Task to complete:
All material below is to be reproduced exactly.

Data extract:

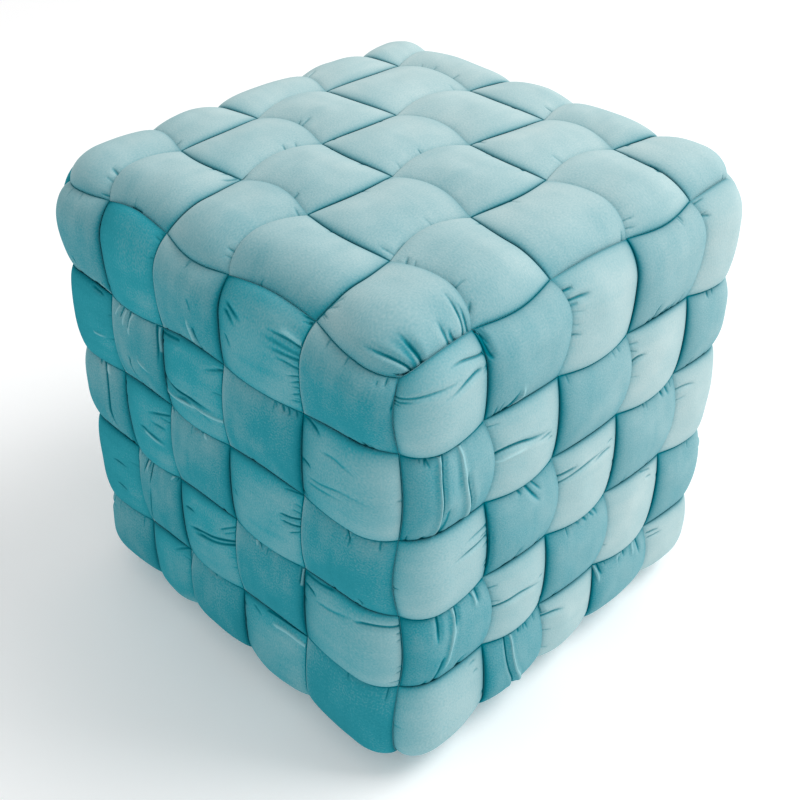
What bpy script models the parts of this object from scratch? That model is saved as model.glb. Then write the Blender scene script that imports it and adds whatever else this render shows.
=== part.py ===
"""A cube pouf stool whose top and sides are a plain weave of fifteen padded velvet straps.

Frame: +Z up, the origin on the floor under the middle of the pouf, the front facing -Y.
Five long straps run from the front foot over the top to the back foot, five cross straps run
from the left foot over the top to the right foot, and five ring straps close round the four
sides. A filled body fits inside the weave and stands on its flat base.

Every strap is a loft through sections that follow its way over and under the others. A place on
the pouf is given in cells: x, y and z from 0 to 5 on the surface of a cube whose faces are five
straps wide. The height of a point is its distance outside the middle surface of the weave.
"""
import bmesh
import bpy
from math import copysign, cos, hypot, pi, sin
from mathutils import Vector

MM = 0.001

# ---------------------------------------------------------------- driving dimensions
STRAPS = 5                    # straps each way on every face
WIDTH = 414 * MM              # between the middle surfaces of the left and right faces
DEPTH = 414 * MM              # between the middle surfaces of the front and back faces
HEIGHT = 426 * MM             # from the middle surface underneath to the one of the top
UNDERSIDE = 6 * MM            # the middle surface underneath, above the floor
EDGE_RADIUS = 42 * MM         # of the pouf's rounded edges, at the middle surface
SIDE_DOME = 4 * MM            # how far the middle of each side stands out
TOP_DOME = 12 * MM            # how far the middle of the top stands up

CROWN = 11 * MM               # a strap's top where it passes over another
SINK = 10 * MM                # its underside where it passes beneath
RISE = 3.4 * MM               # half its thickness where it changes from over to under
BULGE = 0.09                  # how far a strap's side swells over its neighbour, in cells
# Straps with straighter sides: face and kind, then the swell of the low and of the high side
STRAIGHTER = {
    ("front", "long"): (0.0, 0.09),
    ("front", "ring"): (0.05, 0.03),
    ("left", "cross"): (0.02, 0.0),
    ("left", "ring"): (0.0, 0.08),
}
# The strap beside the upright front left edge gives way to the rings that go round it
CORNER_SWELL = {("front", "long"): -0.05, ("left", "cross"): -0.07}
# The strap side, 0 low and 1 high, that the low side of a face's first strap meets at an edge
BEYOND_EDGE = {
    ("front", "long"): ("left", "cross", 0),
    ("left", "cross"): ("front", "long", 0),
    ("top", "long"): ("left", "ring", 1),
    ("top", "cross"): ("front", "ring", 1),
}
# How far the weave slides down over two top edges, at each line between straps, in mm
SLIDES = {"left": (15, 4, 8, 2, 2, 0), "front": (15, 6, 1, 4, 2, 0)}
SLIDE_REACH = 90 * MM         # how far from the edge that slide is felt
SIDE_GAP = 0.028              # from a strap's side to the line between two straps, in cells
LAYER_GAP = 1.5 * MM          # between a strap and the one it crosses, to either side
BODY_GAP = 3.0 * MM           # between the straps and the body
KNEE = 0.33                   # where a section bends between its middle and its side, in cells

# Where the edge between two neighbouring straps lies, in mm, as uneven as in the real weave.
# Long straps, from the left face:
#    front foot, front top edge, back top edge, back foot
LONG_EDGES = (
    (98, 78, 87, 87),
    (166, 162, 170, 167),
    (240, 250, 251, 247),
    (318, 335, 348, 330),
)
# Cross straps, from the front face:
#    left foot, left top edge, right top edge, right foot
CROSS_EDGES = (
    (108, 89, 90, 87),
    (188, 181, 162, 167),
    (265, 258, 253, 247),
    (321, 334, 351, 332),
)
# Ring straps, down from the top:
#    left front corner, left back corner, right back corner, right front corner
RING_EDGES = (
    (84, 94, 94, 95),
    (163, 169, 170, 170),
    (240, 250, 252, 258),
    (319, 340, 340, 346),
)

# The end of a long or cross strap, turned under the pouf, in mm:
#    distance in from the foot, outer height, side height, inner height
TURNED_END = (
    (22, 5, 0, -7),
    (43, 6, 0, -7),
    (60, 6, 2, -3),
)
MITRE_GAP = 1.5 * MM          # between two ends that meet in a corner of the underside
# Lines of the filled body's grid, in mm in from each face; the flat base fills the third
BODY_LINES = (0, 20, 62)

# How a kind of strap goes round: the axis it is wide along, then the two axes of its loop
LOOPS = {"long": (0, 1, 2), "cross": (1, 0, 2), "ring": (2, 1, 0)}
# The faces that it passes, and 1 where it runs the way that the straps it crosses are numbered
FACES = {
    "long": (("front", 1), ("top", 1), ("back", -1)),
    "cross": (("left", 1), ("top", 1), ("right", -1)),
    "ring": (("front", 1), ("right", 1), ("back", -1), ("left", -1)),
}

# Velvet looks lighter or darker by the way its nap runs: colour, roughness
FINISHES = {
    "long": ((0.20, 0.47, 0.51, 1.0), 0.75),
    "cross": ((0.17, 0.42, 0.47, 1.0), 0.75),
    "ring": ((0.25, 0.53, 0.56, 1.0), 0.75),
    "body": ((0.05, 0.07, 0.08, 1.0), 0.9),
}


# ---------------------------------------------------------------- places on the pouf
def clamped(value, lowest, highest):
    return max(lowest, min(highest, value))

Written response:
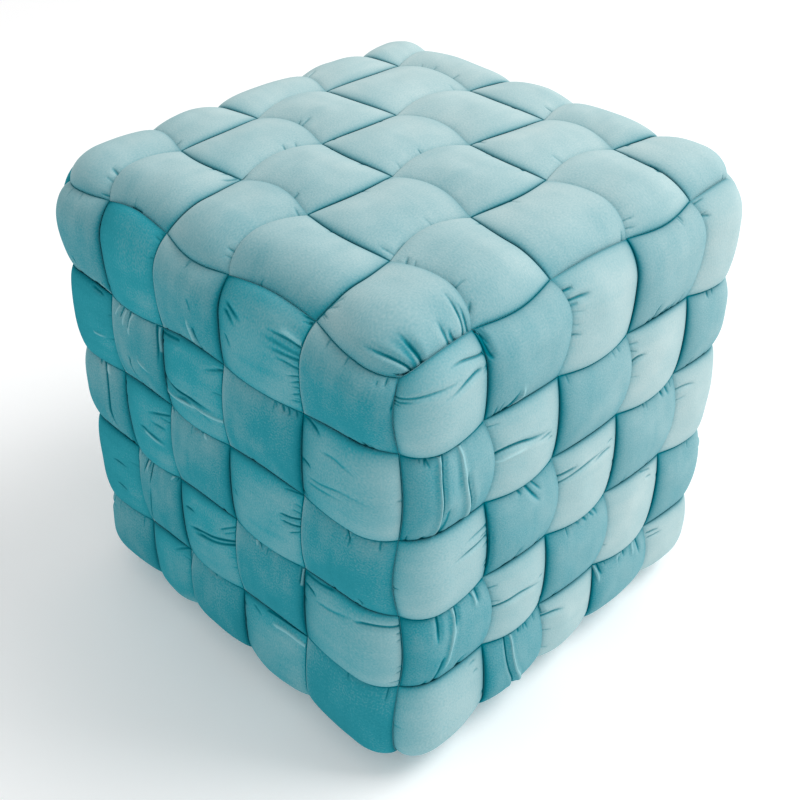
What bpy script models the parts of this object from scratch? That model is saved as model.glb. Then write the Blender scene script that imports it and adds whatever else this render shows.
=== part.py ===
"""A cube pouf stool whose top and sides are a plain weave of fifteen padded velvet straps.

Frame: +Z up, the origin on the floor under the middle of the pouf, the front facing -Y.
Five long straps run from the front foot over the top to the back foot, five cross straps run
from the left foot over the top to the right foot, and five ring straps close round the four
sides. A filled body fits inside the weave and stands on its flat base.

Every strap is a loft through sections that follow its way over and under the others. A place on
the pouf is given in cells: x, y and z from 0 to 5 on the surface of a cube whose faces are five
straps wide. The height of a point is its distance outside the middle surface of the weave.
"""
import bmesh
import bpy
from math import copysign, cos, hypot, pi, sin
from mathutils import Vector

MM = 0.001

# ---------------------------------------------------------------- driving dimensions
STRAPS = 5                    # straps each way on every face
WIDTH = 414 * MM              # between the middle surfaces of the left and right faces
DEPTH = 414 * MM              # between the middle surfaces of the front and back faces
HEIGHT = 426 * MM             # from the middle surface underneath to the one of the top
UNDERSIDE = 6 * MM            # the middle surface underneath, above the floor
EDGE_RADIUS = 42 * MM         # of the pouf's rounded edges, at the middle surface
SIDE_DOME = 4 * MM            # how far the middle of each side stands out
TOP_DOME = 12 * MM            # how far the middle of the top stands up

CROWN = 11 * MM               # a strap's top where it passes over another
SINK = 10 * MM                # its underside where it passes beneath
RISE = 3.4 * MM               # half its thickness where it changes from over to under
BULGE = 0.09                  # how far a strap's side swells over its neighbour, in cells
# Straps with straighter sides: face and kind, then the swell of the low and of the high side
STRAIGHTER = {
    ("front", "long"): (0.0, 0.09),
    ("front", "ring"): (0.05, 0.03),
    ("left", "cross"): (0.02, 0.0),
    ("left", "ring"): (0.0, 0.08),
}
# The strap beside the upright front left edge gives way to the rings that go round it
CORNER_SWELL = {("front", "long"): -0.05, ("left", "cross"): -0.07}
# The strap side, 0 low and 1 high, that the low side of a face's first strap meets at an edge
BEYOND_EDGE = {
    ("front", "long"): ("left", "cross", 0),
    ("left", "cross"): ("front", "long", 0),
    ("top", "long"): ("left", "ring", 1),
    ("top", "cross"): ("front", "ring", 1),
}
# How far the weave slides down over two top edges, at each line between straps, in mm
SLIDES = {"left": (15, 4, 8, 2, 2, 0), "front": (15, 6, 1, 4, 2, 0)}
SLIDE_REACH = 90 * MM         # how far from the edge that slide is felt
SIDE_GAP = 0.028              # from a strap's side to the line between two straps, in cells
LAYER_GAP = 1.5 * MM          # between a strap and the one it crosses, to either side
BODY_GAP = 3.0 * MM           # between the straps and the body
KNEE = 0.33                   # where a section bends between its middle and its side, in cells

# Where the edge between two neighbouring straps lies, in mm, as uneven as in the real weave.
# Long straps, from the left face:
#    front foot, front top edge, back top edge, back foot
LONG_EDGES = (
    (98, 78, 87, 87),
    (166, 162, 170, 167),
    (240, 250, 251, 247),
    (318, 335, 348, 330),
)
# Cross straps, from the front face:
#    left foot, left top edge, right top edge, right foot
CROSS_EDGES = (
    (108, 89, 90, 87),
    (188, 181, 162, 167),
    (265, 258, 253, 247),
    (321, 334, 351, 332),
)
# Ring straps, down from the top:
#    left front corner, left back corner, right back corner, right front corner
RING_EDGES = (
    (84, 94, 94, 95),
    (163, 169, 170, 170),
    (240, 250, 252, 258),
    (319, 340, 340, 346),
)

# The end of a long or cross strap, turned under the pouf, in mm:
#    distance in from the foot, outer height, side height, inner height
TURNED_END = (
    (22, 5, 0, -7),
    (43, 6, 0, -7),
    (60, 6, 2, -3),
)
MITRE_GAP = 1.5 * MM          # between two ends that meet in a corner of the underside
# Lines of the filled body's grid, in mm in from each face; the flat base fills the third
BODY_LINES = (0, 20, 62)

# How a kind of strap goes round: the axis it is wide along, then the two axes of its loop
LOOPS = {"long": (0, 1, 2), "cross": (1, 0, 2), "ring": (2, 1, 0)}
# The faces that it passes, and 1 where it runs the way that the straps it crosses are numbered
FACES = {
    "long": (("front", 1), ("top", 1), ("back", -1)),
    "cross": (("left", 1), ("top", 1), ("right", -1)),
    "ring": (("front", 1), ("right", 1), ("back", -1), ("left", -1)),
}

# Velvet looks lighter or darker by the way its nap runs: colour, roughness
FINISHES = {
    "long": ((0.20, 0.47, 0.51, 1.0), 0.75),
    "cross": ((0.17, 0.42, 0.47, 1.0), 0.75),
    "ring": ((0.25, 0.53, 0.56, 1.0), 0.75),
    "body": ((0.05, 0.07, 0.08, 1.0), 0.9),
}


# ---------------------------------------------------------------- places on the pouf
def clamped(value, lowest, highest):
    return max(lowest, min(highest, value))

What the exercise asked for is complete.